* **REQUIREMENT**
Copy out precisely the lines beginning at the line that contains "# --- Files" and ending at the line that contains "points = [vertex.co", including both.

* **SUPPLIED MATERIAL**
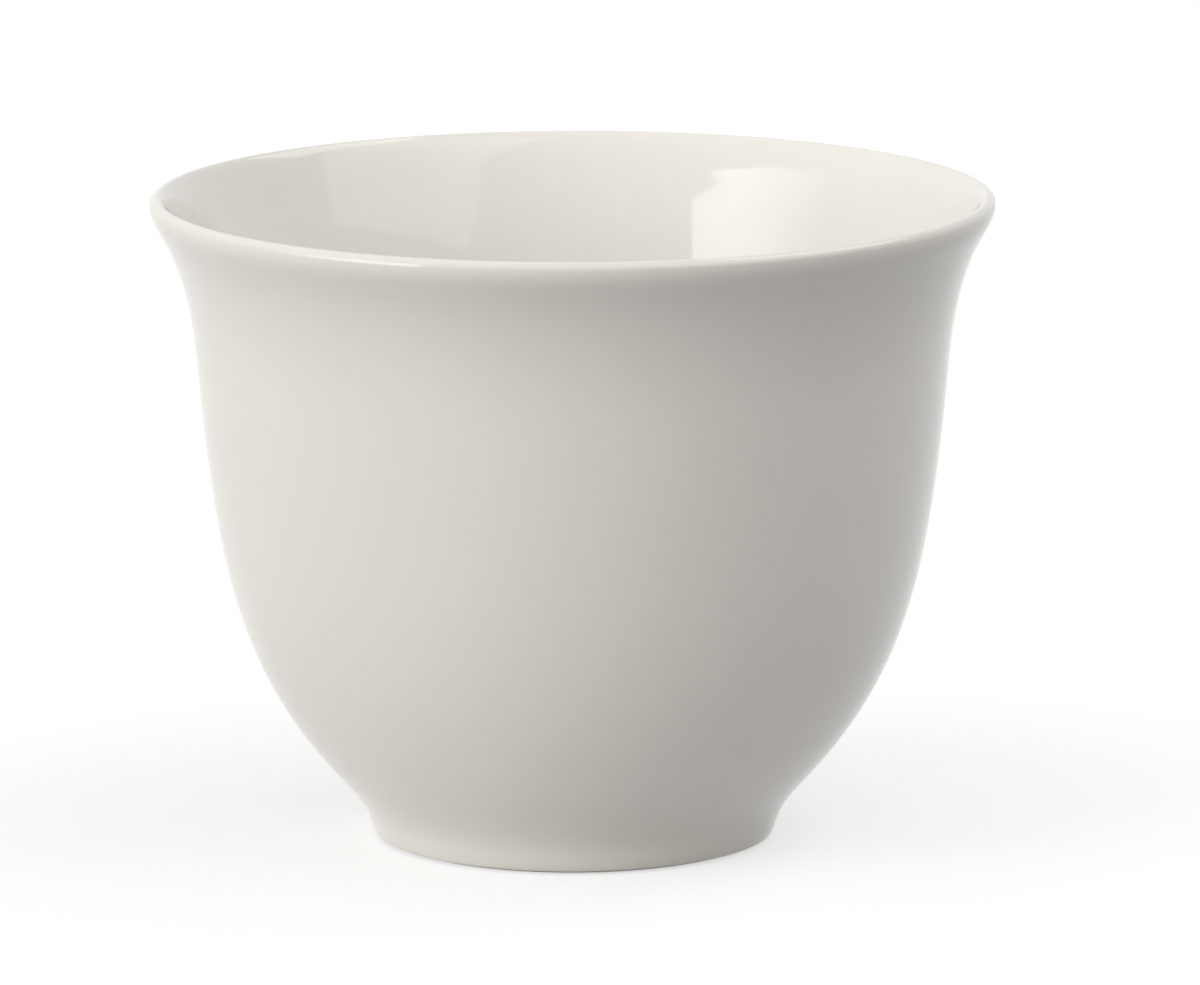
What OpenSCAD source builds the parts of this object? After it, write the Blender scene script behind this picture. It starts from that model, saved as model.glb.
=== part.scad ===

...

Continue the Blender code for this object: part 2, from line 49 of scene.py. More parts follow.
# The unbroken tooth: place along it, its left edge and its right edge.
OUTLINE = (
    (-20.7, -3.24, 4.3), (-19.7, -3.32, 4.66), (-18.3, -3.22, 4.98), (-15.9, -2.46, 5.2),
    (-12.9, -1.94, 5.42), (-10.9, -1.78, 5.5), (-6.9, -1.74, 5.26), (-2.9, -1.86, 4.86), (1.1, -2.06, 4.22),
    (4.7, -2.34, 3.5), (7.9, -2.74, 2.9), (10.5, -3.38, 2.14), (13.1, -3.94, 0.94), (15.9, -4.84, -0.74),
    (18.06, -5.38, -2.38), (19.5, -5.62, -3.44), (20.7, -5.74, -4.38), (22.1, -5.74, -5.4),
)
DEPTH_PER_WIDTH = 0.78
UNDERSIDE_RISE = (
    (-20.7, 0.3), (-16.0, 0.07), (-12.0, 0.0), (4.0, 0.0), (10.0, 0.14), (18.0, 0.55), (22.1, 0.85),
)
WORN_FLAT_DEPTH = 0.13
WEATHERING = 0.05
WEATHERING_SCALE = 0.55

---

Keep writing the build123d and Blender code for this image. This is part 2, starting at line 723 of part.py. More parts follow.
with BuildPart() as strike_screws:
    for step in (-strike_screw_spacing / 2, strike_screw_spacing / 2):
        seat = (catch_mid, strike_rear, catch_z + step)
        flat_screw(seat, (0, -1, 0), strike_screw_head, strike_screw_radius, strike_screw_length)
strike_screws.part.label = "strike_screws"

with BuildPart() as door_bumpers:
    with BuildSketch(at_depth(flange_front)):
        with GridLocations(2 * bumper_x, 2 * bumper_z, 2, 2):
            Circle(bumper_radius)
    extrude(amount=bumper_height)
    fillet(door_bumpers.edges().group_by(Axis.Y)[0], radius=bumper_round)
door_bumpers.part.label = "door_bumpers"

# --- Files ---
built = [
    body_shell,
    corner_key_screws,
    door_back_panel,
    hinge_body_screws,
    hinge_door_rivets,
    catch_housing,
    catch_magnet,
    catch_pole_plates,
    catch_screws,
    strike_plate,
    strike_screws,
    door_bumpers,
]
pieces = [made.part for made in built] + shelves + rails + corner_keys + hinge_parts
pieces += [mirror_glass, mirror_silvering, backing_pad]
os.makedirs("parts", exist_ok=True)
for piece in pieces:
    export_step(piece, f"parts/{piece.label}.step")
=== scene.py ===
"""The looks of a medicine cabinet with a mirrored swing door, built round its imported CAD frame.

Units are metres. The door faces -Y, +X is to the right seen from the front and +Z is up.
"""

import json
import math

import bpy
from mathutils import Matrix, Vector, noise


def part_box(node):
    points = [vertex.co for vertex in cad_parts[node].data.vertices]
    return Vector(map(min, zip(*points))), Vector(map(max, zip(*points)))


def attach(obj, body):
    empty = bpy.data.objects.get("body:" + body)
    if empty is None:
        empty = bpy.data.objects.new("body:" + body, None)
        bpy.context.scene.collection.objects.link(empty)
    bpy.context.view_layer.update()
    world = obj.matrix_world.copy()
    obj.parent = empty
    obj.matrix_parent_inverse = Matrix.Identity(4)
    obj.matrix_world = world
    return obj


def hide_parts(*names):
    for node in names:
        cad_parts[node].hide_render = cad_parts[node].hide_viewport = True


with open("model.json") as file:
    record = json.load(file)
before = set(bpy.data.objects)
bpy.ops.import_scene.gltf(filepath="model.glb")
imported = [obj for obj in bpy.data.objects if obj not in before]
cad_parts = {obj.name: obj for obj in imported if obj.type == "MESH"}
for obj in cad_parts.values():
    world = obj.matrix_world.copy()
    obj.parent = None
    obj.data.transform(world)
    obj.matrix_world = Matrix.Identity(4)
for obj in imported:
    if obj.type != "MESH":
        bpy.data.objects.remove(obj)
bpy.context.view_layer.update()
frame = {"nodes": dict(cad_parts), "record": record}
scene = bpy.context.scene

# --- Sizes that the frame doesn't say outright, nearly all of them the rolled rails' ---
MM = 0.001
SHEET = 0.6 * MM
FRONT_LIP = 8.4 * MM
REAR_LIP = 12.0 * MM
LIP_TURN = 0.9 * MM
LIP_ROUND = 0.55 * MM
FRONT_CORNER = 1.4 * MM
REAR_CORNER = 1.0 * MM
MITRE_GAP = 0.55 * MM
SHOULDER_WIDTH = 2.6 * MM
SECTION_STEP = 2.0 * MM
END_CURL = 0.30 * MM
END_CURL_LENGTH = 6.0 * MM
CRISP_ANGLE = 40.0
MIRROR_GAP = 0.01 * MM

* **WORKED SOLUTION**
# --- Files ---
built = [
    body_shell,
    corner_key_screws,
    door_back_panel,
    hinge_body_screws,
    hinge_door_rivets,
    catch_housing,
    catch_magnet,
    catch_pole_plates,
    catch_screws,
    strike_plate,
    strike_screws,
    door_bumpers,
]
pieces = [made.part for made in built] + shelves + rails + corner_keys + hinge_parts
pieces += [mirror_glass, mirror_silvering, backing_pad]
os.makedirs("parts", exist_ok=True)
for piece in pieces:
    export_step(piece, f"parts/{piece.label}.step")
=== scene.py ===
"""The looks of a medicine cabinet with a mirrored swing door, built round its imported CAD frame.

Units are metres. The door faces -Y, +X is to the right seen from the front and +Z is up.
"""

import json
import math

import bpy
from mathutils import Matrix, Vector, noise


def part_box(node):
    points = [vertex.co for vertex in cad_parts[node].data.vertices]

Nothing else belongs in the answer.